The couple’s daughter Julie was born in Sri Lanka in 1958 followed by son Darryl in 1964, by which point they were in Corsham, England.
Their next overseas posting was to Malaysia in 1966. Stationed at RAAF Butterworth but living in Penang, the family thrived in their new setting. When they returned to the UK for a time, both Angela and Derek longed for one more spell overseas.
When the news came that their new location would be Aberdeen, Angela burst into tears. They moved to Newtonhill in 1969 but her disappointment was short lived. She soon grew to love the north-east and came to consider it a place where she spent many of her happiest years.
‘Women are generally better than men’
In Aberdeen, Derek worked as an RAF recruiter, travelling around the north-east, however, he wasn’t the only one spending time behind the wheel of a car.
Angela revived the Ladies School of Driving which she had started in Corsham. Believed to be one of, if not the first female driving instructor in the country, she made headlines by exerting her belief that “women are generally better than men at most things”. Further controversy followed when she claimed Aberdeen drivers were the worst in the world.
“My mum was fiercely independent and single minded. She was irked by the growing number of female friends coming home in tears from driving lessons, not because of ability but by the treatment given by male instructors,” said Nicholas.
The Aberdeen driving school began in 1969 and continued until the family left the north-east in 1973. After a brief stay at RAF Biggin Hill, they were posted to RAF Bruggen, Germany
Bruggen to Burghead
For the next two decades Angela and Derek lived and worked in Germany.
When Angela wasn’t heavily involved in the Guiding movement she was once again a driving instructor while studying for her Open University BA arts degree.

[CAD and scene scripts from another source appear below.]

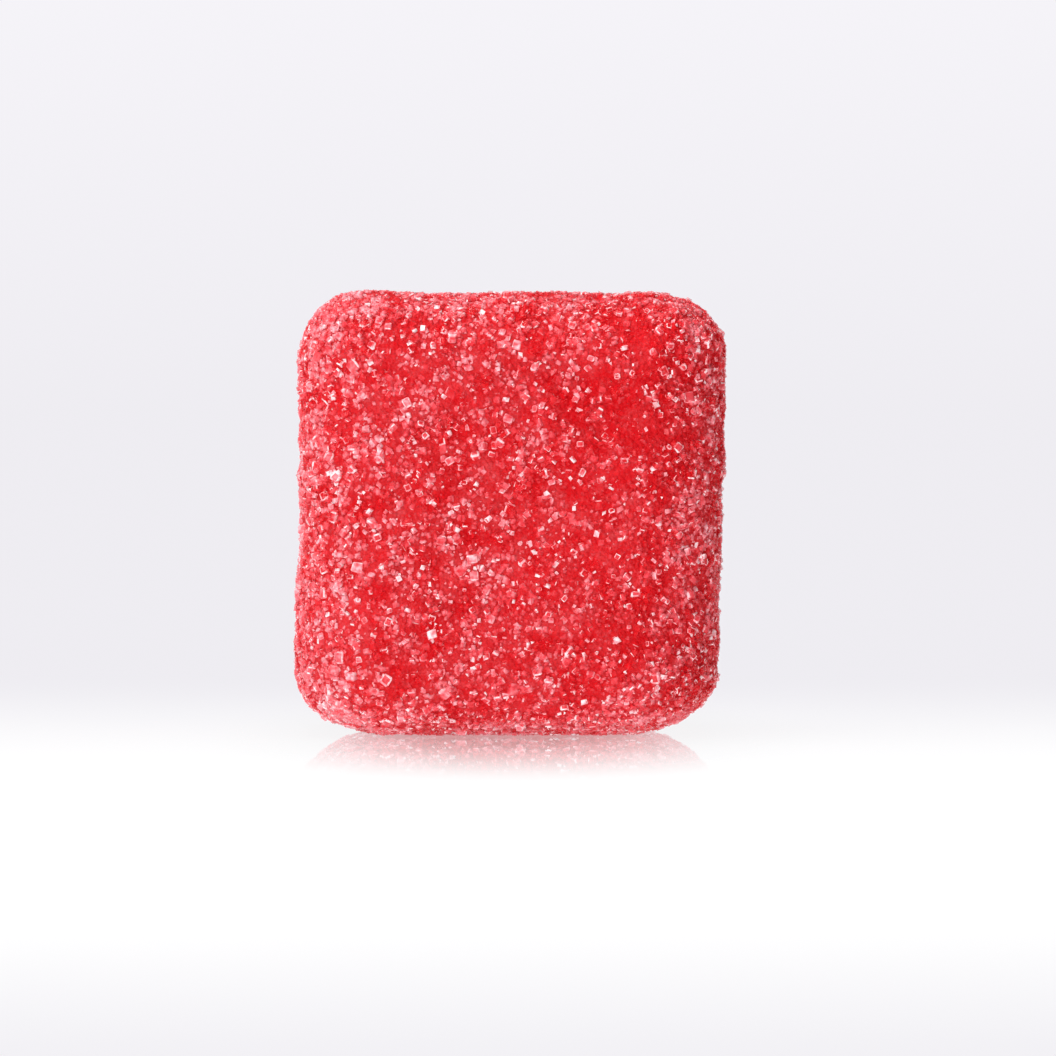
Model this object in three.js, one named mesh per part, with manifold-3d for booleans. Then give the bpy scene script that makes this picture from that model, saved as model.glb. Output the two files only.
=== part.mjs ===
// A sugared gummy: a cube of red fruit jelly with rounded edges, cast in a mould and rolled in
// sugar while it was still tacky. The jelly and the largest of its sugar crystals are one solid.
//
// Lengths are in millimetres. +Z is up and the front faces -Y. The origin is under the middle of
// the gummy, on the surface that it stands on.

import * as THREE from "three";
import { mergeGeometries, mergeVertices } from "three/addons/utils/BufferGeometryUtils.js";
import Module from "manifold-3d";

// The jelly.
const WIDTH = 17.15; // left to right
const DEPTH = 16.8; // front to back
const HEIGHT = 17.9;
const EDGE_RISE = 2.65; // how high the rounding of the top's and the foot's edges is
const TOP_LEFT_REACH = 2.6; // and how far it reaches in from the sides
const TOP_RIGHT_REACH = 3.7;
const FOOT_REACH = 4.5; // the foot has slumped, so its edge is rounder
const TOP_DISH = 0.22; // how far the middle of the top has sunk in setting
const SIDE_DISH = 0.14; // the same on each side
const LEAN = 0.4; // how far the top stands to the right of the foot
const LUMP_HEIGHT = 0.09; // of the slow waves that make the faces uneven
const LUMP_LENGTH = 6.5;

// The crust of sugar over it: facets about as wide as a crystal, each corner moved at random.
const CRUST_SEGMENTS = 24; // along each side of each face
const CRUST_HEIGHT = 0.1; // in or out
const CRUST_SHIFT = 0.3; // sideways, as a share of a segment

// The largest crystals: blocks with worn corners, sunk partly into the crust.
const CRYSTAL_COUNT = 134;
const CRYSTAL_LARGEST = 0.86;
const CRYSTAL_SMALLEST = 0.54;
const CRYSTAL_SPACING = 1.9; // at least this far apart, so that none touches another
const CRYSTAL_SUNK = [0.68, 0.84]; // the share of its height below the jelly's surface
const CRYSTAL_BREADTH = [0.7, 1.0]; // as a share of its length
const CRYSTAL_THICKNESS = [0.6, 0.9];
const CORNER_KEPT = [0.74, 1.0]; // how far out each corner still stands
const CRYSTAL_TILT = 0.22; // radians, at most
const LOWEST_CRYSTAL = 0.05; // nothing reaches below this but the flat foot

const CRYSTAL_SEED = 2027;
const CRUST_SEED = 614;

const JELLY_RED = 0xd62f3c;

// A generator of numbers from 0 to 1, after Park and Miller, that is the same on every machine.
function seededRandom(seed) {
  const MULTIPLIER = 16807;
  const MODULUS = 2147483647;
  let state = seed;
  return (low = 0, high = 1) => {
    state = (state * MULTIPLIER) % MODULUS;
    return low + (high - low) * (state / MODULUS);
  };
}

// 1 in the middle of a face and 0 round its edge, where a and b run from -1 to 1 across the face.
function bowl(a, b) {
  return (1 - a * a) * (1 - b * b);
}

// The slow waves of an uneven face, at a point.
function lumps({ x, y, z }) {
  const turn = (2 * Math.PI) / LUMP_LENGTH;
  const along = Math.sin(turn * (x + 0.4 * z) + 0.8) * Math.cos(turn * (0.9 * z - 0.3 * y));
  const across = Math.sin(turn * (0.8 * y + 0.5 * z) + 2.1) * Math.cos(turn * (0.7 * x + 0.2 * y));
  return (LUMP_HEIGHT * (along + across)) / 2;
}

// The point of the jelly's surface, and the way outwards there, for a point of the surface of a
// cube that runs from -1 to 1 each way.
function jellySurface(cube) {
  const half = new THREE.Vector3(WIDTH, DEPTH, HEIGHT).divideScalar(2);
  const topReach = THREE.MathUtils.mapLinear(cube.x, -1, 1, TOP_LEFT_REACH, TOP_RIGHT_REACH);
  const reach = THREE.MathUtils.mapLinear(cube.z, -1, 1, FOOT_REACH, topReach);
  const rounding = new THREE.Vector3(reach, reach, EDGE_RISE);
  const onBox = cube.clone().multiply(half);
  const flat = half.clone().sub(rounding); // where the faces end and the rounding begins
  const centre = onBox.clone().clamp(flat.clone().negate(), flat);
  const onBall = onBox.clone().sub(centre).divide(rounding).normalize();
  const point = centre.add(onBall.clone().multiply(rounding));
  const outward = onBall.divide(rounding).normalize();

  const sideBowl = Math.max(bowl(cube.x, cube.z), bowl(cube.y, cube.z));
  const dish = cube.z === 1 ? TOP_DISH * bowl(cube.x, cube.y) : SIDE_DISH * sideBowl;
  const offTheFoot = 1 - THREE.MathUtils.smoothstep(-outward.z, 0.5, 1);
  point.addScaledVector(outward, (lumps(point) - dish) * offTheFoot);

  point.x += LEAN * (point.z / HEIGHT);
  point.z += HEIGHT / 2;
  return { point, outward, offTheFoot };
}

// A box geometry that is one closed mesh, with each corner in it once.
function closedBox(width, depth, height, segments = 1) {
  const box = new THREE.BoxGeometry(width, depth, height, segments, segments, segments);
  box.deleteAttribute("normal");
  box.deleteAttribute("uv");
  return mergeVertices(box);
}

// The jelly in its crust: a cube's grid of faces drawn onto the jelly's surface and roughened.
function crustGeometry() {
  const random = seededRandom(CRUST_SEED);
  const geometry = closedBox(2, 2, 2, CRUST_SEGMENTS);
  const positions = geometry.getAttribute("position");
  const cube = new THREE.Vector3();
  const shift = CRUST_SHIFT * (2 / CRUST_SEGMENTS);
  const shifted = (across) => (Math.abs(across) < 1 ? across + random(-shift, shift) : across);
  for (let i = 0; i < positions.count; i++) {
    cube.fromBufferAttribute(positions, i);
    cube.set(...cube.toArray().map(shifted));
    const { point, outward, offTheFoot } = jellySurface(cube);
    const height = random(-CRUST_HEIGHT, CRUST_HEIGHT) * offTheFoot;
    positions.setXYZ(i, ...point.addScaledVector(outward, height));
  }
  return geometry;
}

// A point drawn evenly over the surface of the cube that jellySurface takes.
function randomOnCube(random) {
  const face = Math.floor(random(0, 6));
  const across = [random(-1, 1), random(-1, 1)];
  const side = face % 2 === 0 ? 1 : -1;
  const axis = Math.floor(face / 2);
  across.splice(axis, 0, side);
  return new THREE.Vector3(...across);
}

// One crystal of a given length, round the origin: a block whose corners are worn by turns.
function crystalGeometry(length, breadth, thickness, random) {
  const geometry = closedBox(length, breadth, thickness);
  const positions = geometry.getAttribute("position");
  const corner = new THREE.Vector3();
  for (let i = 0; i < positions.count; i++) {
    corner.fromBufferAttribute(positions, i).multiplyScalar(random(...CORNER_KEPT));
    positions.setXYZ(i, ...corner);
  }
  return geometry;
}

// A crystal sunk into the jelly where the cube's point comes out, turned and tilted at random.
function sunkCrystal(length, { point, outward }, random) {
  const breadth = length * random(...CRYSTAL_BREADTH);
  const thickness = length * random(...CRYSTAL_THICKNESS);
  const sunk = thickness * random(...CRYSTAL_SUNK);
  const up = new THREE.Vector3(0, 0, 1);
  const turned = new THREE.Quaternion().setFromUnitVectors(up, outward);
  const spin = new THREE.Quaternion().setFromAxisAngle(up, random(0, 2 * Math.PI));
  const across = new THREE.Vector3(1, 0, 0);
  const tilt = new THREE.Quaternion().setFromAxisAngle(across, random(-CRYSTAL_TILT, CRYSTAL_TILT));
  const centre = point.clone().addScaledVector(outward, thickness / 2 - sunk);
  return crystalGeometry(length, breadth, thickness, random)
    .applyQuaternion(turned.multiply(spin).multiply(tilt))
    .translate(...centre);
}

// The largest crystals, from the largest down, spread over the top and sides. Places too near
// an earlier crystal are passed over, and so is a crystal that would reach under the foot.
function sugarGeometry() {
  const random = seededRandom(CRYSTAL_SEED);
  const crystals = [];
  const places = [];
  while (crystals.length < CRYSTAL_COUNT) {
    const surface = jellySurface(randomOnCube(random));
    if (places.some((place) => place.distanceTo(surface.point) < CRYSTAL_SPACING)) continue;
    const share = Math.sqrt(crystals.length / CRYSTAL_COUNT);
    const length = THREE.MathUtils.lerp(CRYSTAL_LARGEST, CRYSTAL_SMALLEST, share);
    const crystal = sunkCrystal(length, surface, random);
    crystal.computeBoundingBox();
    if (crystal.boundingBox.min.z < LOWEST_CRYSTAL) continue;
    crystals.push(crystal);
    places.push(surface.point);
  }
  return mergeGeometries(crystals);
}

const wasm = await Module();
wasm.setup();

// A closed indexed geometry as a solid.
function solidOf(geometry) {
  return new wasm.Manifold(
    new wasm.Mesh({
      numProp: 3,
      vertProperties: geometry.getAttribute("position").array,
      triVerts: new Uint32Array(geometry.index.array),
    }),
  );
}

// A solid as a geometry whose faces are flat.
function geometryOf(solid) {
  const { vertProperties, triVerts } = solid.getMesh();
  const joined = new THREE.BufferGeometry()
    .setAttribute("position", new THREE.BufferAttribute(vertProperties, 3))
    .setIndex(new THREE.BufferAttribute(triVerts, 1));
  const geometry = joined.toNonIndexed();
  geometry.computeVertexNormals();
  return geometry;
}

// The jelly and its crystals as one solid, moved so that it stands over the origin.
function gummy() {
  const geometry = geometryOf(solidOf(crustGeometry()).add(solidOf(sugarGeometry())));
  geometry.computeBoundingBox();
  const middle = geometry.boundingBox.getCenter(new THREE.Vector3());
  const material = new THREE.MeshStandardMaterial({
    color: JELLY_RED,
    roughness: 0.45,
    metalness: 0,
  });
  const mesh = new THREE.Mesh(geometry, material);
  mesh.name = "gummy";
  mesh.position.set(-middle.x, -middle.y, 0);
  return mesh;
}

const model = new THREE.Group();
model.add(gummy());

export default model;
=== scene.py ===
"""A sugared gummy: a cube of red fruit jelly in a crust of sugar, on a pale floor in soft light.

The jelly's form and its largest crystals are the CAD's own, by the same rules and the same draws.
Lengths are in millimetres, as there, and become metres as each mesh is made. Only the camera's
clipping and the lengths inside materials are in metres.
"""

import math
from itertools import product
from typing import NamedTuple

import bpy
import numpy as np
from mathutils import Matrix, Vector, noise


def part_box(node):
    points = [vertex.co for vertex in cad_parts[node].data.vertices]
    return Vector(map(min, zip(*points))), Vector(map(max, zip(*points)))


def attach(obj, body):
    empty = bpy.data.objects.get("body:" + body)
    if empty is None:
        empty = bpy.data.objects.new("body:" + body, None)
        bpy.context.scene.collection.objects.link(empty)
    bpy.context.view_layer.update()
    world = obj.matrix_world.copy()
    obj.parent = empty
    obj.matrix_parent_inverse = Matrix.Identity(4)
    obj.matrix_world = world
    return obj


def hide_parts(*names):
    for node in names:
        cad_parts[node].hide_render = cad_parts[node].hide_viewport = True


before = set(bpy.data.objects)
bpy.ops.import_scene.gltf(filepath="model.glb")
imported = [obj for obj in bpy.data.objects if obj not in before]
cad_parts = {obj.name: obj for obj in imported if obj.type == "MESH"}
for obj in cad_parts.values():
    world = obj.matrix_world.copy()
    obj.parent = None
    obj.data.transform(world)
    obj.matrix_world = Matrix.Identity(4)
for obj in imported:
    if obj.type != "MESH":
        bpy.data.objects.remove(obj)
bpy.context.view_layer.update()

MM = 0.001


# ---------------------------------------------------------------- the jelly's form

# The jelly, as the CAD has it.
WIDTH, DEPTH, HEIGHT = 17.15, 16.8, 17.9
EDGE_RISE = 2.65
TOP_LEFT_REACH, TOP_RIGHT_REACH, FOOT_REACH = 2.6, 3.7, 4.5
TOP_DISH, SIDE_DISH = 0.22, 0.14
LEAN = 0.4
LUMP_HEIGHT, LUMP_LENGTH = 0.09, 6.5
CRUST_SEGMENTS, CRUST_HEIGHT, CRUST_SHIFT, CRUST_SEED = 24, 0.1, 0.3, 614


class Draws:
    """Numbers from 0 to 1 after Park and Miller, as the CAD draws them."""

    MULTIPLIER = 16807
    MODULUS = 2147483647

    def __init__(self, seed):
        self.state = seed

    def __call__(self, low=0.0, high=1.0):
        self.state = (self.state * self.MULTIPLIER) % self.MODULUS
        return low + (high - low) * (self.state / self.MODULUS)


def lerp(start, end, share):
    return start + (end - start) * share


def normalized(v):
    return v / np.linalg.norm(v, axis=-1, keepdims=True)


def smoothstep(x, low, high):
    t = np.clip((x - low) / (high - low), 0, 1)
    return t * t * (3 - 2 * t)


def bowl(a, b):
    """1 in the middle of a face and 0 round its edge, where a and b run from -1 to 1 across it."""
    return (1 - a * a) * (1 - b * b)


def lumps(p):
    """The slow waves of an uneven face, at each point."""
    x, y, z = p[..., 0], p[..., 1], p[..., 2]
    turn = 2 * math.pi / LUMP_LENGTH
    along = np.sin(turn * (x + 0.4 * z) + 0.8) * np.cos(turn * (0.9 * z - 0.3 * y))
    across = np.sin(turn * (0.8 * y + 0.5 * z) + 2.1) * np.cos(turn * (0.7 * x + 0.2 * y))
    return LUMP_HEIGHT * (along + across) / 2


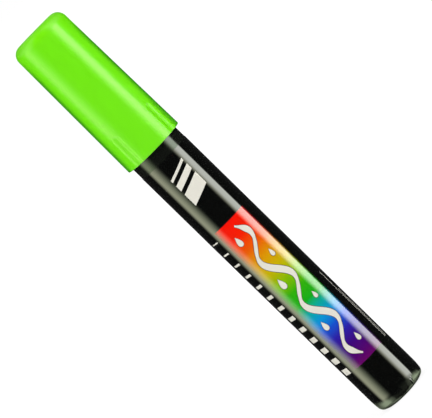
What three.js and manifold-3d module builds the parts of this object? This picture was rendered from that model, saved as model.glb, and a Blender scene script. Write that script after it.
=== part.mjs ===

In 1993 when they retired the couple returned to Scotland. Daughter Julie married a serviceman from Lossiemouth so they relocated to Firth View in Burghead.
Just eight years into retirement Derek passed away following pancreatic cancer. Angela channelled her sense of loss into the arts. She became a prolific writer of poetry, had three “learning to drive” books published, and was the local – and best researched – correspondent for The Northern Scot.
In 1997 she received a further BSc (hons) from the Open University.
She was also the catalyst for the award-winning Burghead in Bloom entry to the annual Scotland in Bloom competition.
“Mum was up in arms when a Press and Journal staffer referred to her beloved Burghead as a dowdy town,” said Nicholas. “So in 1996 she set about making it a contender for awards. She created an annual floral market and organised the planting of oak trees. It gave her a lot of satisfaction years later to see flowers all over Burghead.”
Angela volunteered for numerous organisations. A regular at Dr Gray’s, Meals on Wheels and helping the armed forces charity SSAFA, one of her favourite organisations was Burghead Heritage Group where she was secretary and a speaker.Union
For Angela, retirement was something to be enjoyed. She travelled as much as she could visiting the Amazon, touring on the Orient Express and visiting family across the globe. She carried on her and Derek’s love of caravanning into her 80s.
For her 90th birthday she danced at a family party, then went back to her roots inviting family and friends to a Devonshire cream tea. A picture of health and always impeccably turned out, she had beaten cancer twice and survived a heart by-pass.
“Everyone said she was indestructible,” Nicholas said. “More recently, however, she contracted an infection from which she couldn’t recover.
“Under the care of district nurses she was able to come home and on September 1 she peacefully passed away surrounded by loved ones, in front of her favourite view of the Moray Firth.”
An inspiration to many
“To the very end, and for all of her life, my mother was an inspiration. She was a feminist in a male-centric world long before the term was widely used. She made people feel good about themselves. Everyone who knew her will miss her,” added Nicholas.
Angela is survived by her three children, their spouses, and seven grandchildren.